(STATED TASK) Restate word for word the lines that begin the listing and end with the line holding "GROOVE_TACK_DROP = 2 * mm".

(DATASET CONTENT)
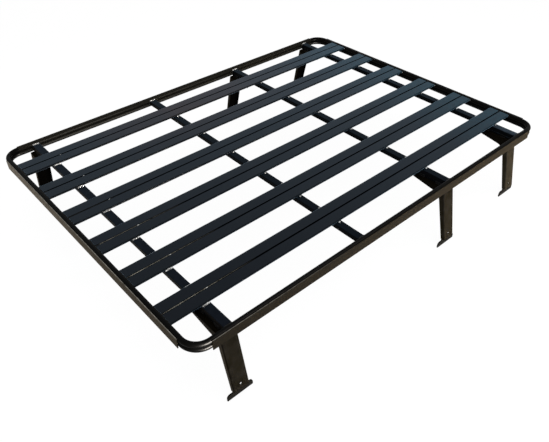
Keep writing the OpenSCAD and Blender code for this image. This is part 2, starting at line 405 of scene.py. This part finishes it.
# Slat ends: each slat is welded to the upper rail tube, and its groove is filled with weld
# for a thumb's width there. Small tacks hold its corners at the right end, and one more lies
# in the groove beside the first cross member. The tacks carry painted glints.
WELD_BLACK = (0.0900, 0.0850, 0.0800)
GLINT_WHITE = (0.6600, 0.6500, 0.6200)
GLINT_SCALE = 150.0
GLINT_CRESTS = (5.0, -2.05)
GLINT_ROUGHNESS = (0.12, 0.22)
SPATTER_SCALE = 700.0
SPATTER_HEIGHT = 0.08 * mm
END_WELD_RADIUS = 2.3 * mm
END_WELD_OUT = 1.2 * mm
END_WELD_DROP = 2.6 * mm
END_WELD_MARGIN = 2 * mm
GROOVE_FILL = 14 * mm
GROOVE_FILL_DROP = 2.2 * mm
CORNER_TACK_RADIUS = 1.7 * mm
CORNER_TACK_INSET = 2 * mm
CORNER_TACK_LENGTH = 3 * mm
CORNER_TACK_DROP = 5 * mm
GROOVE_TACK_RADIUS = 2.2 * mm
GROOVE_TACK_PLACE = 21 * mm
GROOVE_TACK_LENGTH = 6 * mm
GROOVE_TACK_DROP = 2 * mm


def make_glinting_weld():
    """Black weld with painted glints, near white, on the crests of a noise."""
    material = bpy.data.materials.new("bright_weld")
    material.use_nodes = True
    tree = material.node_tree
    shader = tree.nodes["Principled BSDF"].inputs
    position = object_position(tree)
    # Painted glints: near white and smoother where the noise is high.
    glints = ramp(tree, noise(tree, position, GLINT_SCALE), *GLINT_CRESTS)
    feed(tree, shader["Base Color"], mix_colours(tree, glints, WELD_BLACK, GLINT_WHITE))
    feed(tree, shader["Roughness"], ramp(tree, glints, *GLINT_ROUGHNESS))
    spatter = noise(tree, position, SPATTER_SCALE, FINE_DETAIL)
    feed(tree, shader["Normal"], add_bumps(tree, spatter, SPATTER_HEIGHT))
    return material


bright_weld = make_glinting_weld()
slat_low, slat_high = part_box("slat_1_front_tube")
slat_width = 2 * (slat_high.y - slat_low.y)
slat_end, slat_top = slat_high.x, slat_high.z
groove_tack_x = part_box("cross_member_1")[1].x + GROOVE_TACK_PLACE

end_welds = bmesh.new()
tacks = bmesh.new()
for i in slat_numbers:
    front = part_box(f"slat_{i}_front_tube")[0].y
    back = front + slat_width
    middle = (front + back) / 2
    for side in (-1, 1):
        x = side * (slat_end + END_WELD_OUT)
        z = slat_top - END_WELD_DROP
        lay_bead(end_welds, (x, front + END_WELD_MARGIN, z), (x, back - END_WELD_MARGIN, z), END_WELD_RADIUS)
        inner = side * (slat_end - GROOVE_FILL)
        z = slat_top - GROOVE_FILL_DROP
        lay_bead(end_welds, (inner, middle, z), (x, middle, z), END_WELD_RADIUS)
    x = slat_end - CORNER_TACK_INSET
    z = slat_top - CORNER_TACK_DROP
    for corner in (front, back):
        lay_bead(tacks, (x, corner, z), (x + CORNER_TACK_LENGTH, corner, z), CORNER_TACK_RADIUS)
    x = groove_tack_x
    z = slat_top - GROOVE_TACK_DROP
    lay_bead(tacks, (x, middle, z), (x + GROOVE_TACK_LENGTH, middle, z), GROOVE_TACK_RADIUS)
finish_piece("slat_end_welds", end_welds, seam_coat)
finish_piece("slat_tacks", tacks, bright_weld)

# Cross members: four lengths of 32 x 20 mm tube under the slats, cut square between the
# rails. Below the ends of three of them, packers of the same width fill the height down to
# the arms of the legs. The dust sheen lies on their tops only. The tops turn grainy, paler
# and bluer towards the left end, most on the first one, and painted light lies on them at the
# front right corner.
CROSS_BLACK = (0.0012, 0.0017, 0.0024)
CROSS_TOP_LIGHT = (0.0040, 0.0056, 0.0082)
CROSS_LEFT_TINT = (0.0058, 0.0072, 0.0105)
CORNER_PAINTED_LIGHT = (0.0350, 0.0470, 0.0620)

cross_names = [f"cross_member_{i}" for i in range(1, 5)]
packer_names = [f"{side}_packer_{i}" for side in ("front", "back") for i in range(1, 4)]
cross_coat = powder_coat("cross_coat", CROSS_BLACK, CROSS_TOP_LIGHT, roughness=0.34, gloss=0.006,
                         dust=0.34, sheen_tint=DUST_SHEEN_SKY_BLUE)
side_coat = powder_coat("cross_side_coat", CROSS_BLACK, CROSS_BLACK, roughness=0.34, gloss=0.008,
                        dust=0.03, sheen_tint=DUST_SHEEN_SURROUND_WARM)
add_dust_and_light(cross_coat, CROSS_LEFT_TINT, {"X": (-3.0, -1.6)})
# Painted light: the tops turn grainy, paler and bluer at the front right corner.
add_dust_and_light(cross_coat, CORNER_PAINTED_LIGHT, {"X": (9.0, -6.5), "Y": (-4.0, -1.6)})
paint(cross_names + packer_names, cross_coat)
for name in cross_names + packer_names:
    bar = nodes[name].data
    bar.materials.append(side_coat)
    for face in bar.polygons:
        if face.normal.z < TOP_FACE:
            face.material_index = 1

# Welds of the cross members: the slats are welded across the first one in full and tacked
# to the others, with painted glints. Each member is welded to both rail tubes, with painted
# glints on top at the back end, and the packers are welded to the members and the arms along
# their edges.
SLAT_WELD_RADIUS = 4 * mm
SLAT_WELD_RISE = 0.8 * mm
FULL_WELD_OUT = 1.6 * mm
FULL_WELD_MARGIN = 4 * mm
TACK_OUT = 4 * mm
TACK_FROM_EDGE = 14 * mm
TACK_LENGTH = 4 * mm
TOP_WELD_RADIUS = 3.6 * mm
TOP_WELD_INSET = 1.5 * mm
TOP_WELD_RISE = 1.2 * mm
TOP_WELD_MARGIN = 3 * mm
SIDE_WELD_RADIUS = 2.8 * mm
SIDE_WELD_OUT = 0.8 * mm
SIDE_WELD_FOOT = 2 * mm
SIDE_WELD_HEAD = 1 * mm
PACKER_WELD_RADIUS = 2 * mm
PACKER_WELD_OUT = 0.6 * mm
PACKER_WELD_RISE = 1.2 * mm
PACKER_WELD_LENGTH = 24 * mm
PACKER_WELD_SHARES = (0.2, 0.75)

slat_welds = bmesh.new()
end_tops = bmesh.new()
seams = bmesh.new()
for name in cross_names:
    low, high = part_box(name)
    welded_in_full = name == cross_names[0]
    z = high.z + SLAT_WELD_RISE
    for i in slat_numbers:
        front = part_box(f"slat_{i}_front_tube")[0].y
        for y, out in ((front, -1), (front + slat_width, 1)):
            if welded_in_full:
                y += out * FULL_WELD_OUT
                from_x, to_x = low.x + FULL_WELD_MARGIN, high.x - FULL_WELD_MARGIN
            else:
                y += out * TACK_OUT
                from_x = high.x - TACK_FROM_EDGE
                to_x = from_x + TACK_LENGTH
            lay_bead(slat_welds, (from_x, y, z), (to_x, y, z), SLAT_WELD_RADIUS)
    z = high.z + TOP_WELD_RISE
    for end_y, out, beads in ((low.y, -1, seams), (high.y, 1, end_tops)):
        y = end_y - out * TOP_WELD_INSET
        lay_bead(beads, (low.x + TOP_WELD_MARGIN, y, z), (high.x - TOP_WELD_MARGIN, y, z), TOP_WELD_RADIUS)
        for x in (low.x - SIDE_WELD_OUT, high.x + SIDE_WELD_OUT):
            lay_bead(seams, (x, end_y, low.z + SIDE_WELD_FOOT), (x, end_y, high.z - SIDE_WELD_HEAD),
                     SIDE_WELD_RADIUS)
finish_piece("slat_welds", slat_welds, bright_weld)
finish_piece("cross_member_welds", end_tops, bright_weld)

for name in packer_names:
    low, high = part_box(name)
    for x in (low.x - PACKER_WELD_OUT, high.x + PACKER_WELD_OUT):
        for share in PACKER_WELD_SHARES:
            middle = low.y + share * (high.y - low.y)
            from_y, to_y = middle - PACKER_WELD_LENGTH / 2, middle + PACKER_WELD_LENGTH / 2
            for z in (low.z + PACKER_WELD_RISE, high.z):
                lay_bead(seams, (x, from_y, z), (x, to_y, z), PACKER_WELD_RADIUS)
finish_piece("cross_member_seams", seams, seam_coat)

# Legs: six, each folded from one piece of 3 mm sheet into a channel that runs out under the
# cross member and turns down and outwards, with an 8 mm hole near its foot. Their faces are
# faintly smudged, and the front leg near the right end is painted grainy and paler, as painted
# light.
LEG_BLACK = (0.0086, 0.0068, 0.0030)
LEG_TOP_LIGHT = (0.0150, 0.0130, 0.0085)
LEG_RIGHT_FRONT_LIGHT = (0.0320, 0.0260, 0.0170)
LEG_SMUDGE = (0.0200, 0.0172, 0.0140)
# Painted reflection: the warm tint of the legs' dust sheen stands for warm surroundings.
LEG_DUST_SHEEN_SURROUND_WARM = (1.0, 0.80, 0.56)

leg_names = [f"{side}_leg_{i}" for side in ("front", "back") for i in range(1, 4)]
leg_coat = powder_coat("leg_coat", LEG_BLACK, LEG_TOP_LIGHT, roughness=0.20, gloss=0.0026,
                       dust=0.22, sheen_tint=LEG_DUST_SHEEN_SURROUND_WARM)
add_dust_and_light(leg_coat, LEG_SMUDGE, {}, grain=30.0, cover=-0.95)
# Painted light: the front leg near the right end turns grainy and paler.
add_dust_and_light(leg_coat, LEG_RIGHT_FRONT_LIGHT, {"X": (0.9, -0.35), "Y": (-2.0, -0.3)})
paint(leg_names, leg_coat)

# The inside of each leg's channel faces the middle of the rack and is painted a deeper,
# browner black than the outside, as painted shade. The arms under the deck are painted nearly
# as dark, as painted shade.
CHANNEL_SHADE = (0.0012, 0.0008, 0.0006)
ARM_SHADE = (0.0030, 0.0024, 0.0014)
ARM_BOTTOM = 245 * mm
LEG_SHEET = 3 * mm
FACING_IN = -0.3
FACING_OUT = 0.5
FACING_ALONG = 0.6

channel_shade_coat = powder_coat("channel_shade_coat", CHANNEL_SHADE, CHANNEL_SHADE, roughness=0.34, gloss=0.0015)
arm_shade_coat = powder_coat("arm_shade_coat", ARM_SHADE, ARM_SHADE, roughness=0.30, gloss=0.0026,
                       dust=0.09, sheen_tint=LEG_DUST_SHEEN_SURROUND_WARM)
# Faces inside the channel take its painted shade, and the arms' faces the arms' painted shade.
for name in leg_names:
    leg = nodes[name].data
    leg.materials.append(channel_shade_coat)
    leg.materials.append(arm_shade_coat)
    low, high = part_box(name)
    middle_x = (low.x + high.x) / 2
    mid_wall = (high.x - low.x) / 2 - LEG_SHEET / 2
    outwards = 1 if name.startswith("back") else -1
    for face in leg.polygons:
        facing = face.normal.y * outwards
        inner_wall = abs(face.normal.x) > FACING_ALONG and abs(face.center.x - middle_x) < mid_wall
        if facing < FACING_IN or inner_wall:
            face.material_index = 1
        elif facing < FACING_OUT and face.center.z > ARM_BOTTOM:
            face.material_index = 2

# Feet: each is 5 mm plate, a bar with rounded upper corners that sits in the gutter, and two
# ears that stand inside the leg's flanges and are welded to them.
FOOT_BLACK = (0.0062, 0.0052, 0.0032)
FOOT_TOP_LIGHT = (0.0110, 0.0100, 0.0075)
EAR_WELD_RADIUS = 1.8 * mm
EAR_WELD_LENGTH = 7 * mm
EAR_WELD_IN = 1.2 * mm

foot_names = [f"{side}_foot_{i}" for side in ("front", "back") for i in range(1, 4)]
foot_coat = powder_coat("foot_coat", FOOT_BLACK, FOOT_TOP_LIGHT, roughness=0.34, gloss=0.009)
paint(foot_names, foot_coat)

foot_seams = bmesh.new()
leg_low, leg_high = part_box("front_leg_1")
ear_x = (leg_high.x - leg_low.x) / 2 - LEG_SHEET - EAR_WELD_IN
for name in foot_names:
    low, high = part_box(name)
    middle_x = (low.x + high.x) / 2
    for x in (middle_x - ear_x, middle_x + ear_x):
        for y in (low.y, high.y):
            lay_bead(foot_seams, (x, y, high.z - EAR_WELD_LENGTH), (x, y, high.z), EAR_WELD_RADIUS)
finish_piece("foot_seams", foot_seams, seam_coat)

# Floor and surround: a pale floor that keeps a soft shadow and a white world. Both look white
# to the camera, also in shiny steel, and throw less light than that on the rack.
FLOOR_SIZE = 14.0
FLOOR_SHADOW = 0.08
FLOOR_PAINT = (0.90, 0.90, 0.90)
FLOOR_WHITE = 1.03
WORLD_WHITE = (1.0, 1.0, 1.0)
WORLD_LIGHT = (0.45, 0.55)


def seen_directly(tree):
    """1 where the camera looks, also by way of gloss or glass, and 0 where light is thrown."""
    rays = tree.nodes.new("ShaderNodeLightPath").outputs
    seen = math_node(tree, "MAXIMUM", rays["Is Camera Ray"], rays["Is Glossy Ray"])
    return math_node(tree, "MAXIMUM", seen, rays["Is Transmission Ray"])


floor_mesh = bmesh.new()
bmesh.ops.create_grid(floor_mesh, x_segments=1, y_segments=1, size=FLOOR_SIZE)
floor_data = bpy.data.meshes.new("floor")
floor_mesh.to_mesh(floor_data)
floor_mesh.free()
floor = bpy.data.objects.new("floor", floor_data)
scene.collection.objects.link(floor)

floor_material = bpy.data.materials.new("floor")
floor_material.use_nodes = True
tree = floor_material.node_tree
painted = tree.nodes["Principled BSDF"]
feed(tree, painted.inputs["Base Color"], FLOOR_PAINT)
feed(tree, painted.inputs["Roughness"], 0.9)
feed(tree, painted.inputs["Specular IOR Level"], 0.0)
white = tree.nodes.new("ShaderNodeEmission")
feed(tree, white.inputs["Strength"], FLOOR_WHITE)
blend = tree.nodes.new("ShaderNodeMixShader")
feed(tree, blend.inputs["Fac"], math_node(tree, "MULTIPLY", seen_directly(tree), 1.0 - FLOOR_SHADOW))
feed(tree, blend.inputs[1], painted.outputs["BSDF"])
feed(tree, blend.inputs[2], white.outputs["Emission"])
feed(tree, tree.nodes["Material Output"].inputs["Surface"], blend.outputs["Shader"])
floor_data.materials.append(floor_material)

scene.world = bpy.data.worlds.new("world")
scene.world.use_nodes = True
tree = scene.world.node_tree
surround = tree.nodes["Background"].inputs
feed(tree, surround["Color"], WORLD_WHITE)
feed(tree, surround["Strength"], ramp(tree, seen_directly(tree), *WORLD_LIGHT))


# Lamps: a broad soft sky above and two low windows in front, one long, which draws the
# streaks on the bends, and one small and warm. Both windows stay below the deck, so that the
# slats don't mirror them.
def lamp(name, place, target, size, watts, colour, lights_coat=True, shines=True):
    light = bpy.data.lights.new(name, "AREA")
    light.shape = "RECTANGLE"
    light.size, light.size_y = size
    light.energy = watts
    light.color = colour
    holder = bpy.data.objects.new(name, light)
    holder.location = place
    holder.rotation_euler = (Vector(target) - Vector(place)).to_track_quat("-Z", "Y").to_euler()
    holder.visible_diffuse = lights_coat
    holder.visible_glossy = shines
    scene.collection.objects.link(holder)


lamp("soft_sky", place=(-0.4, -0.8, 3.4), target=(0, 0, 0.2), size=(3.0, 3.0),
     watts=75.0, colour=(0.95, 0.98, 1.0), shines=False)
lamp("front_window", place=(-0.1, -3.1, 0.20), target=(-0.4, -0.65, 0.26), size=(3.0, 0.18),
     watts=6600.0, colour=(1.0, 0.93, 0.84), lights_coat=False)
lamp("warm_window", place=(2.0, -2.0, 0.16), target=(0.8, -0.75, 0.16), size=(1.0, 0.2),
     watts=60.0, colour=(1.0, 0.90, 0.76), shines=False)

scene.view_settings.view_transform = "Standard"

(OUTPUT OF THE TASK)
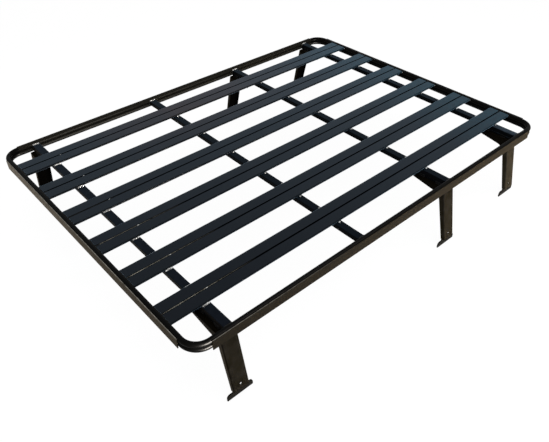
Keep writing the OpenSCAD and Blender code for this image. This is part 2, starting at line 405 of scene.py. This part finishes it.
# Slat ends: each slat is welded to the upper rail tube, and its groove is filled with weld
# for a thumb's width there. Small tacks hold its corners at the right end, and one more lies
# in the groove beside the first cross member. The tacks carry painted glints.
WELD_BLACK = (0.0900, 0.0850, 0.0800)
GLINT_WHITE = (0.6600, 0.6500, 0.6200)
GLINT_SCALE = 150.0
GLINT_CRESTS = (5.0, -2.05)
GLINT_ROUGHNESS = (0.12, 0.22)
SPATTER_SCALE = 700.0
SPATTER_HEIGHT = 0.08 * mm
END_WELD_RADIUS = 2.3 * mm
END_WELD_OUT = 1.2 * mm
END_WELD_DROP = 2.6 * mm
END_WELD_MARGIN = 2 * mm
GROOVE_FILL = 14 * mm
GROOVE_FILL_DROP = 2.2 * mm
CORNER_TACK_RADIUS = 1.7 * mm
CORNER_TACK_INSET = 2 * mm
CORNER_TACK_LENGTH = 3 * mm
CORNER_TACK_DROP = 5 * mm
GROOVE_TACK_RADIUS = 2.2 * mm
GROOVE_TACK_PLACE = 21 * mm
GROOVE_TACK_LENGTH = 6 * mm
GROOVE_TACK_DROP = 2 * mm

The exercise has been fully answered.